After loading up when the time is right, I personally will be taking profit on the way up, selling:
25% of my position at 2x,
25% of the remaining at 4x,
50% at 12x,
The rest once our 30x target has been reached.
Target Valuation Calculation
Before we get into the calculations, the data below was made at the time of writing. In the last week, we have seen PREMIA double it’s market cap. The reason, 2 fold. 1, fundamentals. The project is one we have had a close eye on for many months, as you can see from Premia Deep Dive, 2. Hype. Premia marketing, as mentioned in the deep dive, hasn’t been as focused on marketing. In our eyes, tech rules. Especially when it comes to something as vital as DeFi derivatives. This is clear now, with Premia gaining interest without a big marketing push.
Our growth target was for the winning protocol to reach the same options volume as Deribit in the next 3-5 years.
We calculated the price-to-earnings multiplier for both FTX and Coinbase:
Average volume multiplied by fees charged (as they charge 0.03%, we multiplied by 0.0003) = Revenue
Divided by current valuation (from most recent raise) = our price to earnings ratio.
This was 15x and 25x respectively.
We then added up Deribit’s Options volume for the last 12 months, multiplied that by the fees charged (same as above), giving us their revenue.

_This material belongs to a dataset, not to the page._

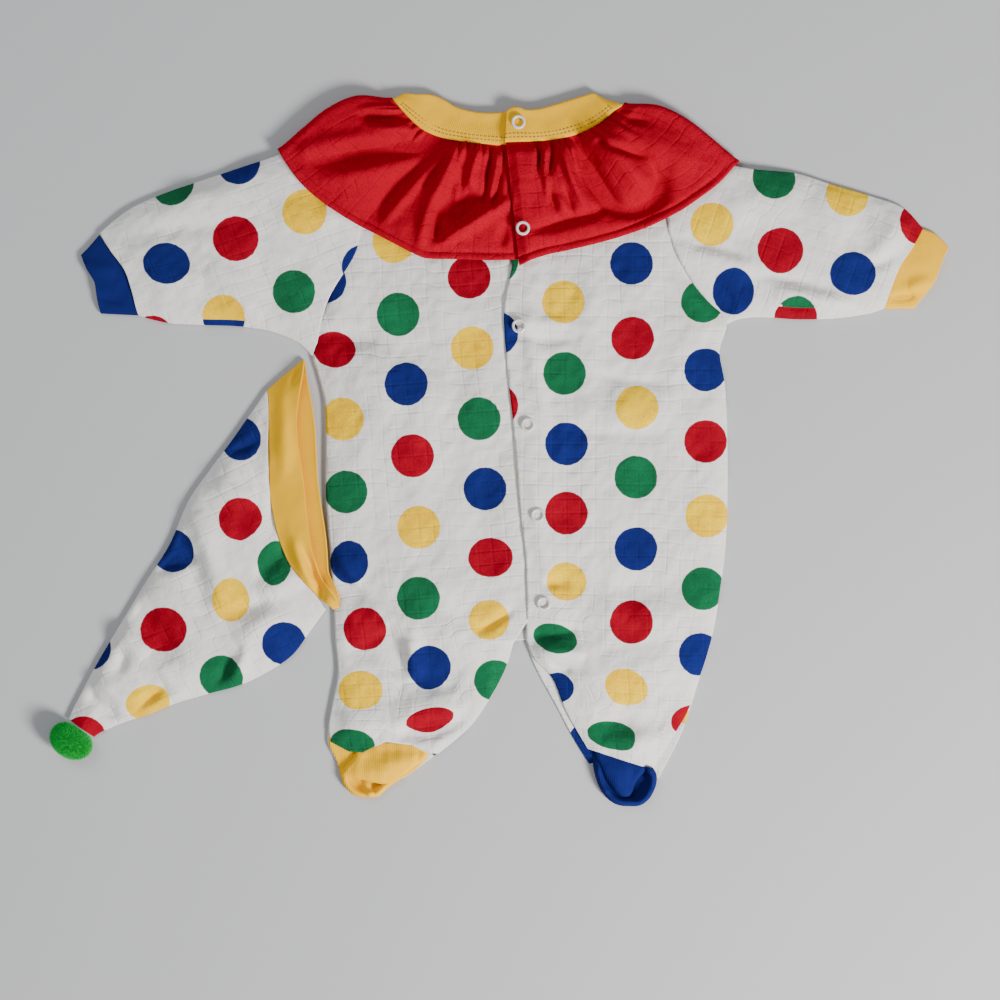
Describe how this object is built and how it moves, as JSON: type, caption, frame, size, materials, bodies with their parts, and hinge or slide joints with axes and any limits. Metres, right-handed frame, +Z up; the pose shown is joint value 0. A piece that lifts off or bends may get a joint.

Deribit’s options revenue, multiplied by our median price to earnings figure (20x), gave us our target valuation – the current value of Deribit’s options trading activities.
Deribit options volume sit at around $1bn per day.
$1bn x 365 = yearly volume.
$365bn (yearly volume) x 0.0003 (0.03% fee charged) = yearly revenue ($109.5m)
Assuming a 20x price to earnings ratio, this puts Deribit at a valuation of $2.19bn.
Target MCap: $2.19bn
Current Premia fully diluted value (at the time of writing) = $76.6m
28.59X growth to our target fully diluted value of $2.19bn
Rounded up to 30x, as our targets our very conservative in our opinion.